幽霊川物語。メコン川・メナム川
私が中学生の頃、地理の先生がこういった。
「メソポタミアにはチグリス・ユーフラテス川、東南アジアにはメコン・メナム川という大きな河がある」
(ユーフラテス川は知っているけど、チグリス川は知らない)という日本人はいないのではないだろうか? 二つの川はワンセットで覚えたものだ。
長じて、私はバックパッカーになった。そして東南アジアを旅するようになる。ベトナムではメコンデルタクルーズを楽しんだ。メコン川に向かって心の中でつぶやいたものだ。
「君の名前は知ってるよ。地理の先生に教わったから」
ところで、もうひとつの川。メナム川はどこにあるのだろう。それが私のファントムリバーストーリーだ。ベトナム、カンボジア、タイランド、マレーシア、シンガポールと旅をしたが、これまでにただの一度もメナム川というのを聞いたことがない。地理の授業で教わるぐらいだから大河であるに違いない。そうだというのに、これまで一度も名前も聞いたことがないというのは変じゃないか?
ふとそう思って調べたところ、なんとメナム川というのは、チャオプラヤー川のことだった。それなら知ってる。何度も船で渡ったよ。だけどなんで名前が変わったの?
白人がタイにやってきたとき、チャオプラヤー川を指して「これの名前は?」と聞いた。「メナム・チャオプラヤー」とタイ人から返事があった。「これはメナムなのか?」「そうだ」というやりとりの後、その川はメナム川と呼ばれるようになったらしい。
しかし実際のところ、メナムというのは川という意味だった。チャオプラヤーのほうが名前だったのだが、白人が間違えたのだ。しかしそれが広がって、私の授業でメナム川というのが登場したというわけ。
メナム川というのはタイ人から見ると、川川という意味なのだ。マウント富士山、江戸川リバーというようなものなのである。
現在では、世界的に白人の言い方ではなく、地元の言い方で呼ぶのが一般的だ。たとえばエアーズロックは白人の言い方で、地元ではウルルと呼ぶ。そしてウルルと呼ぶのが一般的な呼称だ。それと同様に、メナム川も地元タイ人の言い方にならって、チャオプラヤー川と呼ぶようになった。どうりで見たことも聞いたこともないと思ったよ。

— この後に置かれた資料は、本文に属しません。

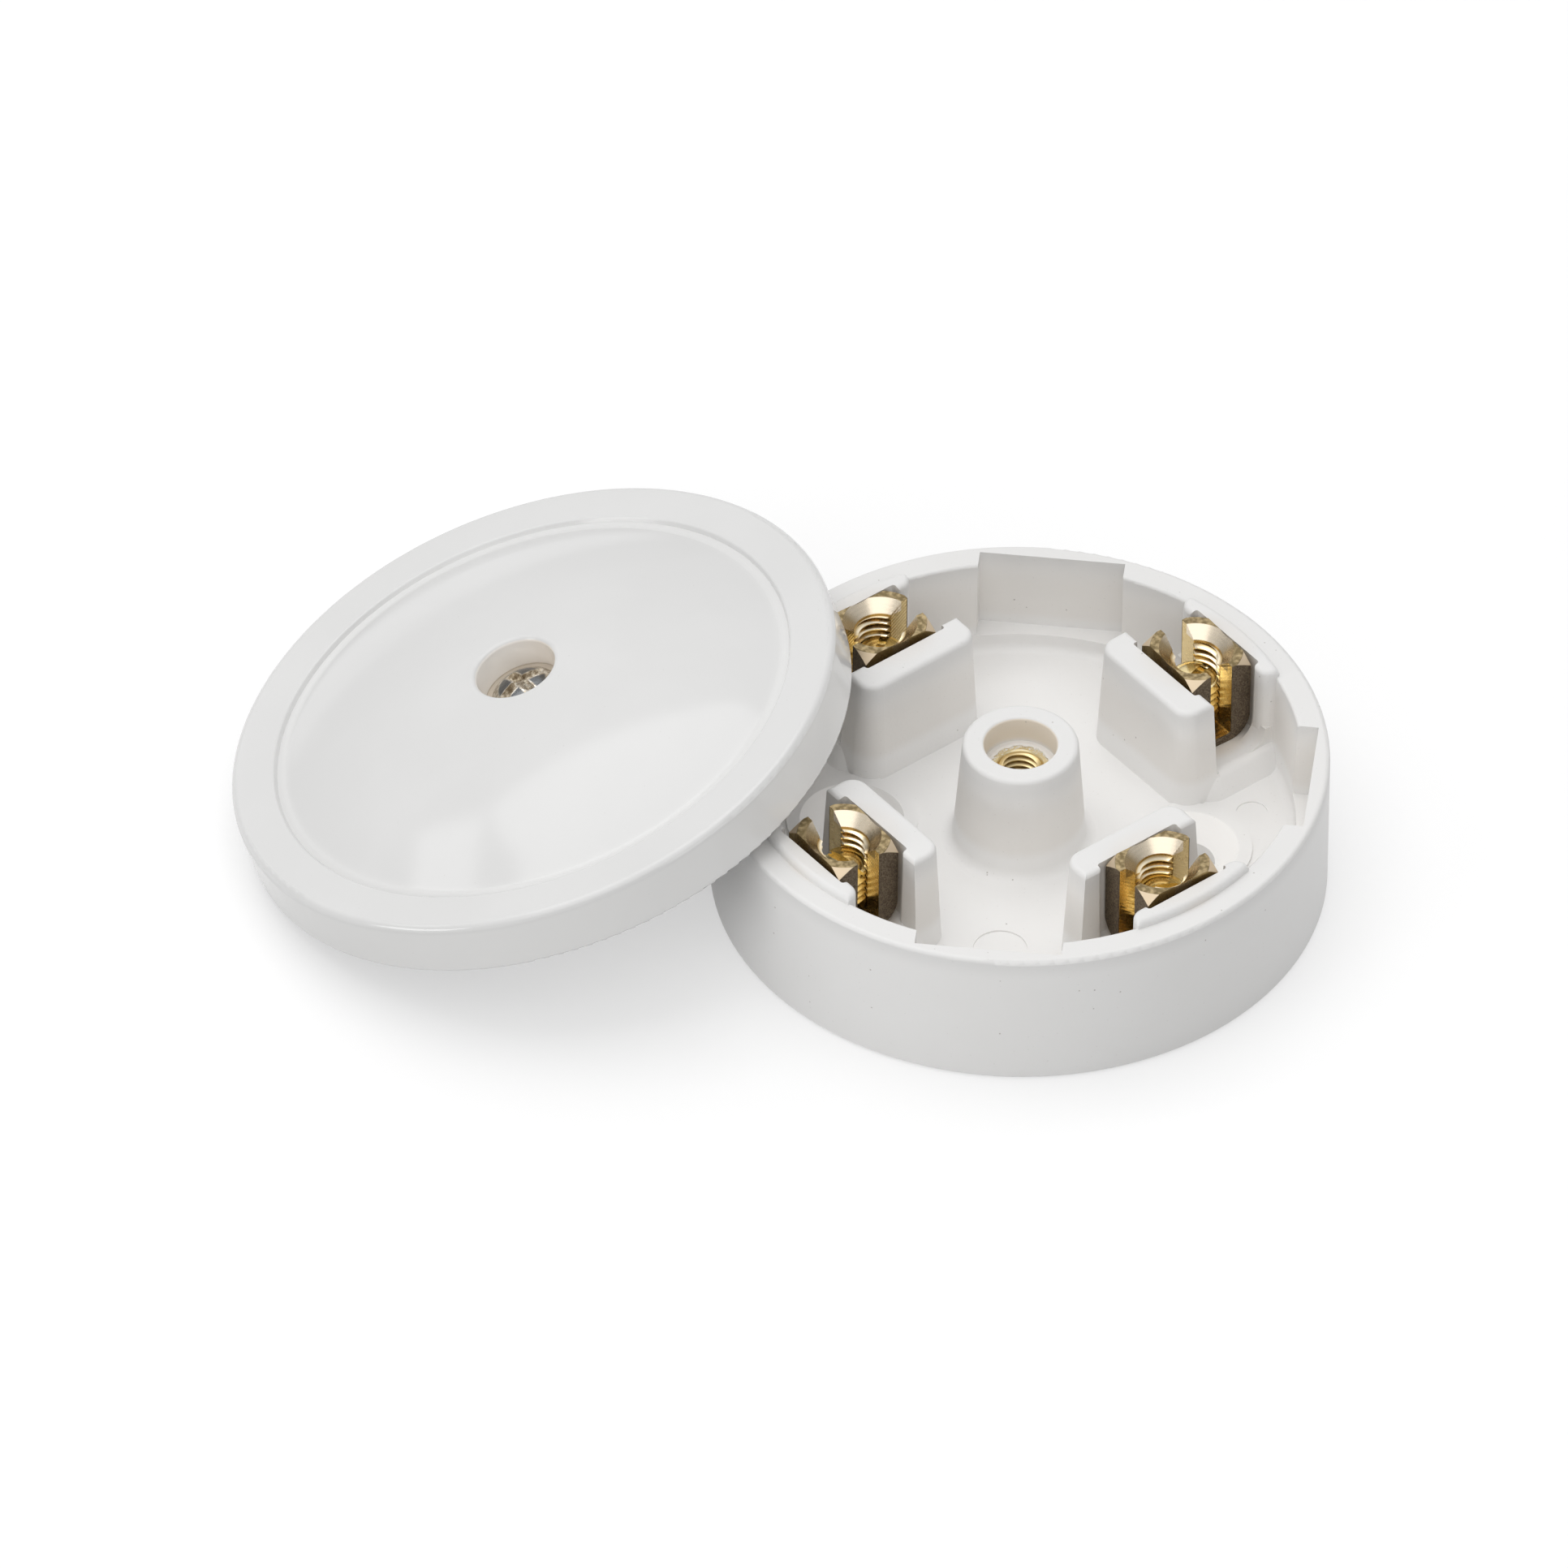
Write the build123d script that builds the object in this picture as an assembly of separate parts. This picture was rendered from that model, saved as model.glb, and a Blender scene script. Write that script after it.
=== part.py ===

香港もそうらしい。もともとは一部の港の名前だったのに、白人の誤解によって、いつの間にか全体の名前になってしまったそうだ。
一部の名前が、全体の名前になるのは、よくあるケース
マカオの名前の由来もちょっと似ている。マカオは、一部の名前を全体の名前と取り違えて広まったそうだ。「ここの名前は?」と白人が聞いたところ「媽閣廟(マーカック)」と現地人から返事があった。それは白人が場所を聞いたところにあった寺院の名前(一部)だったのだが、それがその地域の名前(全体)になってしまった。白人よ、ちゃんと聞け!
この彫像の名前は? モルゲッソヨ
そういえば、モルゲッソヨと呼ばれているオチンポマンのこと、知ってる?
韓国でピョンチャンオリンピックがあった時、弾丸のような、男根のような奇妙な彫像があって、日本のマスコミが通訳さんに「この像の名前は?」と聞いたところ「モルゲッソヨ」と返事があったので、その珍妙奇天烈な銅像はモルゲッソヨと呼ばれるようになったそうな。でも実際にはモルゲッソヨというのは「知りません」という意味だったのでした。